Yesterday, Mark Carney defended the Brexit analysis released by the Bank of England last week. The Governor of the BoE was testifying to Parliament’s Treasury Committee and said that some of the criticism the analysis attracted was entirely unfair. He pointed out that the Bank has a responsibility to the public and the analysis was requested by the Treasury Committee. He then went on to tell MPs that a core team of 20 senior economists worked on the text for a couple of years, and another 150 professionals from across the Bank assisted.
It is worth bearing in mind that the analysis modelled several possible outcomes, with the worst-case scenario attracting the biggest headlines. The key points from the Bank’s scenario for a disorderly Brexit are that GDP would fall by as much as 8% next year, house prices would fall by 30%, the pound would weaken by a quarter, inflation would hit 6% and interest rates would be hiked sharply as a result. Of course, this scenario is still extremely unlikely, but it certainly offers food for thought.
Amidst all the political uncertainty surrounding Theresa May’s Brexit deal, sterling began the day by jumping against the dollar and it made gains against the euro too. The moves came following comments made by the European Court of Justice’s Advocate General, Manuel Campos Sánchez-Bordona, who said that the UK can revoke Article 50 and remain in the European Union. However, as the day wore on, all the gains were lost and the pound ended up losing ground.
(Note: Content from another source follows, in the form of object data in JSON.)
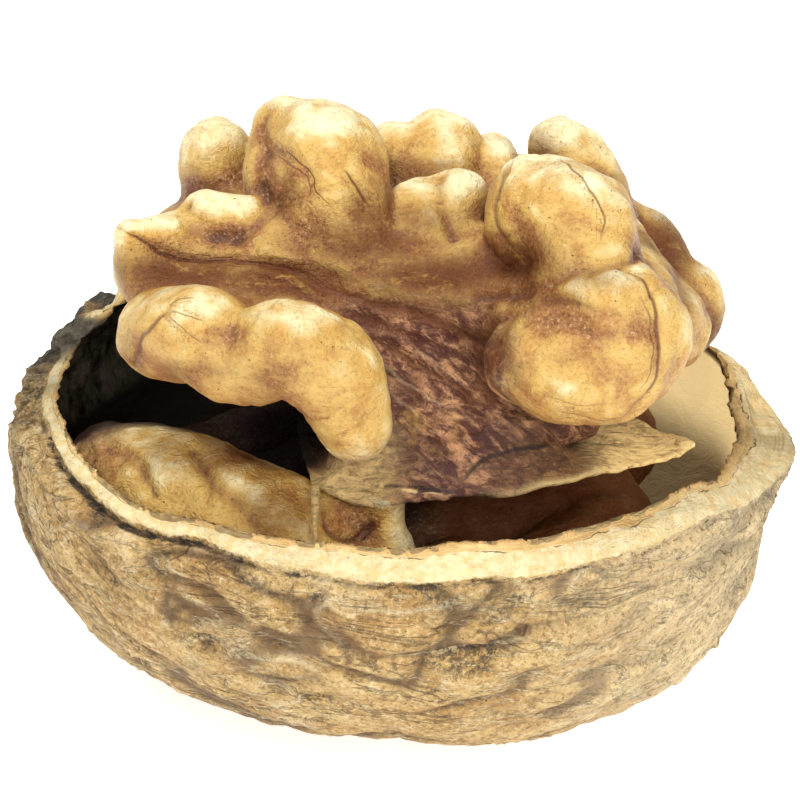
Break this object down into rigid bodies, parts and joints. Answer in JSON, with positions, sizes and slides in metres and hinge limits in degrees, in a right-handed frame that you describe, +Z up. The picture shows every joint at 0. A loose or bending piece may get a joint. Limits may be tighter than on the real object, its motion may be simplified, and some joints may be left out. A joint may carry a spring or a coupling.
{
  "type": "walnut in half shell",
  "caption": "Cracked walnut: a grooved woody half shell with a pointed tip, holding its lobed kernel, which stands proud of the broken rim.",
  "frame": {"origin": "centre of the bounding box's base, on the surface that the shell rests on", "axes": "+X along the nut's long axis, towards the shell's pointed tip; +Z up, out of the open half shell; -Y faces the side of the kernel with its deep cleft"},
  "size_m": [0.0429, 0.0331, 0.0344],
  "materials": {
    "shell": "matte, fibrous, with dark blotches in its grooves",
    "kernel": "thin waxy skin with a satin sheen",
    "partition": "matte, papery"
  },
  "bodies": {
    "root": {"shell_half": "shell", "kernel_lower": "kernel", "kernel_upper": "kernel", "partition": "partition"}
  },
  "joints": []
}
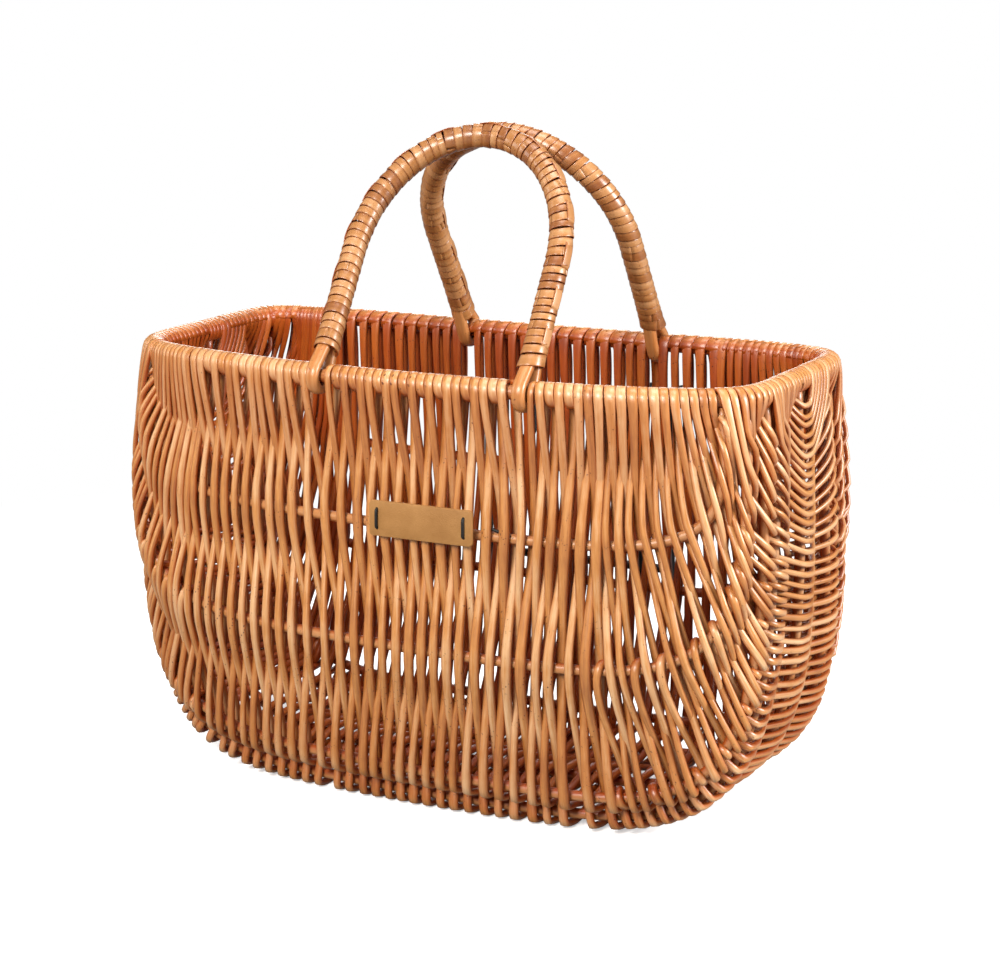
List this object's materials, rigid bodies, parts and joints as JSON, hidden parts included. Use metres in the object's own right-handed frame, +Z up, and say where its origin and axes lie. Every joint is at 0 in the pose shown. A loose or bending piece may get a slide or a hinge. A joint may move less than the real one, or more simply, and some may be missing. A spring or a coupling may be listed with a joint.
{
  "type": "wicker shopping basket",
  "caption": "Deep oval willow basket woven over ribs hung from a rim hoop, with two bound swing handles, a leather label and a wire hanger on its back.",
  "frame": {"origin": "middle of the whole part's footprint, on the ground that the woven base stands on", "axes": "+Z up, +X along the basket's length towards its right end as seen from the label's side, -Y out of the front wall that carries the label"},
  "size_m": [0.4492, 0.2538, 0.4243],
  "materials": {
    "rim_willow": "peeled willow, satin",
    "rib_willow": "peeled willow, satin",
    "woven_willow": "split willow, satin with a slight gloss",
    "handle_willow": "peeled willow, satin",
    "bound_willow": "flat willow strip, semi-gloss",
    "label_leather": "smooth tan leather, matte",
    "black_thread": "waxed thread, matte",
    "black_wire": "black coated steel wire, satin"
  },
  "bodies": {
    "basket": {"rim_hoop": "rim_willow", "rib_front_upper": "rib_willow", "rib_front_middle": "rib_willow", "rib_front_lower": "rib_willow", "rib_base_front": "rib_willow", "rib_base_centre": "rib_willow", "rib_base_back": "rib_willow", "rib_back_lower": "rib_willow", "rib_back_middle": "rib_willow", "rib_back_upper": "rib_willow", "weaver_01": "woven_willow", "weaver_02": "woven_willow", "weaver_03": "woven_willow", "weaver_04": "woven_willow", "weaver_05": "woven_willow", "weaver_06": "woven_willow", "weaver_07": "woven_willow", "weaver_08": "woven_willow", "weaver_09": "woven_willow", "weaver_10": "woven_willow", "weaver_11": "woven_willow", "weaver_12": "woven_willow", "weaver_13": "woven_willow", "weaver_14": "woven_willow", "label": "label_leather", "label_stitch_left": "black_thread", "label_stitch_right": "black_thread", "hanger_hook_left": "black_wire", "hanger_hook_right": "black_wire", "hanger_crossbar": "black_wire"},
    "front_handle": {"front_handle_rod": "handle_willow", "front_handle_binding": "bound_willow"},
    "back_handle": {"back_handle_rod": "handle_willow", "back_handle_binding": "bound_willow"}
  },
  "joints": [
    {"name": "front_handle_swing", "type": "hinge", "parent": "basket", "child": "front_handle", "pos_m": [0.01384, -0.11284, 0.27613], "axis": [0.9998, 0.019, 0], "range_deg": [0, 180]},
    {"name": "back_handle_swing", "type": "hinge", "parent": "basket", "child": "back_handle", "pos_m": [0.01384, 0.08348, 0.27613], "axis": [-1, -0.0038, 0], "range_deg": [0, 140]}
  ]
}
After the UK government was found to be in contempt of Parliament, sterling fell below the $1.27 level and dipped below €1.12 too.
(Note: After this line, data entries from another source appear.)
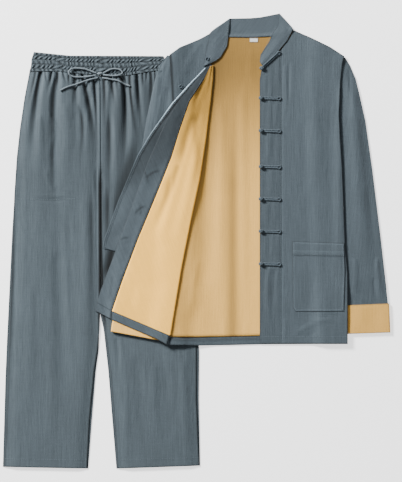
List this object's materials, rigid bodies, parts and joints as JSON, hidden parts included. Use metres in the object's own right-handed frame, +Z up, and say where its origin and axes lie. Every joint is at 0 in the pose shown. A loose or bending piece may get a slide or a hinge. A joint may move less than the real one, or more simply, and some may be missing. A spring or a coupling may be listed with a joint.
{
  "type": "tai chi uniform",
  "caption": "Tai chi uniform laid flat: grey-blue drawstring trousers under a lined, stand-collar frog-button jacket whose right front is turned back to show the tan lining.",
  "frame": {"origin": "centre of the laid-out set on the floor plane", "axes": "x runs to the right of the laid-out set, y from the hems up to the collar, z up from the floor through the cloth; the set lies on its back"},
  "size_m": [0.9481, 1.1148, 0.0212],
  "materials": {
    "trouser_cloth": "dull slubby woven cotton, grey-blue",
    "jacket_cloth": "dull slubby woven cotton, darker grey-blue",
    "lining_cloth": "soft plain woven cotton, tan",
    "label_cloth": "plain white woven label",
    "drawstring_cord": "round braided cotton cord, grey-blue",
    "frog_cloth": "stitched cloth cord, grey-blue"
  },
  "bodies": {
    "root": {"drawstring_knot": "drawstring_cord", "drawstring_left_end": "drawstring_cord", "drawstring_left_loop": "drawstring_cord", "drawstring_right_end": "drawstring_cord", "drawstring_right_loop": "drawstring_cord", "frog_knot_1": "frog_cloth", "frog_knot_2": "frog_cloth", "frog_knot_3": "frog_cloth", "frog_knot_4": "frog_cloth", "frog_knot_5": "frog_cloth", "frog_knot_6": "frog_cloth", "frog_knot_7": "frog_cloth", "frog_loop_1": "frog_cloth", "frog_loop_2": "frog_cloth", "frog_strap_1": "frog_cloth", "frog_strap_2": "frog_cloth", "frog_strap_3": "frog_cloth", "frog_strap_4": "frog_cloth", "frog_strap_5": "frog_cloth", "frog_strap_6": "frog_cloth", "frog_strap_7": "frog_cloth", "jacket_back": "jacket_cloth", "jacket_back_hem_facing": "jacket_cloth", "jacket_back_lining": "lining_cloth", "jacket_collar": "jacket_cloth", "jacket_left_cuff": "lining_cloth", "jacket_left_front": "jacket_cloth", "jacket_left_sleeve": "jacket_cloth", "jacket_neck_label": "label_cloth", "jacket_placket_strip": "jacket_cloth", "jacket_pocket": "jacket_cloth", "jacket_right_cuff": "lining_cloth", "jacket_right_facing": "jacket_cloth", "jacket_right_front": "jacket_cloth", "jacket_right_hem_facing": "jacket_cloth", "jacket_right_lining": "lining_cloth", "jacket_right_sleeve": "jacket_cloth", "trouser_left_leg_back": "trouser_cloth", "trouser_left_leg_front": "trouser_cloth", "trouser_right_leg_back": "trouser_cloth", "trouser_right_leg_front": "trouser_cloth", "trouser_waist_back": "trouser_cloth", "trouser_waist_front": "trouser_cloth"}
  },
  "joints": []
}
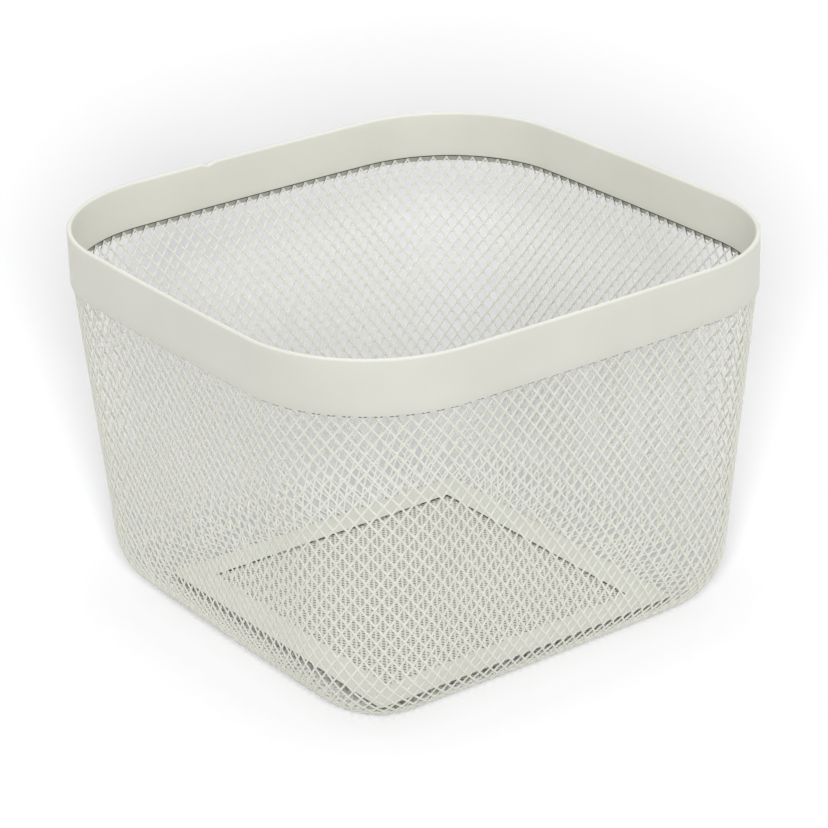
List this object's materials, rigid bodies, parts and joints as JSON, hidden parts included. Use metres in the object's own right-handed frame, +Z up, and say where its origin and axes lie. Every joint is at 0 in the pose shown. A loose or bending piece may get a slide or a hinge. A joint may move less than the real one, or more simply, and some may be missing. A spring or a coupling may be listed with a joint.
{
  "type": "storage basket",
  "caption": "Open-topped storage basket of expanded steel mesh, rounded square in plan and tapered, with a folded rim channel and a flat base frame.",
  "frame": {"origin": "on the ground under the middle of the basket", "axes": "+Z up, +X along the longer side, -Y the front, +Y the back, where the rim's ends meet"},
  "size_m": [0.257, 0.25, 0.181],
  "materials": {
    "powder_coat": "satin pale warm grey powder coat on steel"
  },
  "bodies": {
    "root": {"rim_channel": "powder_coat", "wall_mesh": "powder_coat", "base_mesh": "powder_coat", "base_frame": "powder_coat"}
  },
  "joints": []
}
It was a very bad day indeed for the government, as it suffered three Commons defeats in one day. In addition to the contempt charge, MPs voted down a government compromise and passed a cross-party amendment which is designed to strengthen the hand of Parliament if Theresa May’s deal is voted down. The government is set to publish the full legal advice at around 11:30am today.
This volatility isn’t going to abate any time soon, so it is vital that anyone making a purchase overseas plans how to reduce the risk. Take the example of yesterday: in just nine hours, a €300,000 property’s purchase price in GBP would have changed from £266,806 to £268,163. Speak to your Personal Trader on 020 7898 0541 to find out how to fix in the same exchange rate for up to a year using a forward contract.
Today’s highlights include November’s new car sales figures from the UK, as well as the Markit services purchasing managers’ index. In the eurozone, we will see composite and services PMI for Germany and the euro area, and European Central Bank president Mario Draghi is set to give a speech. Across the pond, we will see the ISM non-manufacturing PMI for last month. It will be interesting to see if the government does what it says it will and publish the full legal advice today.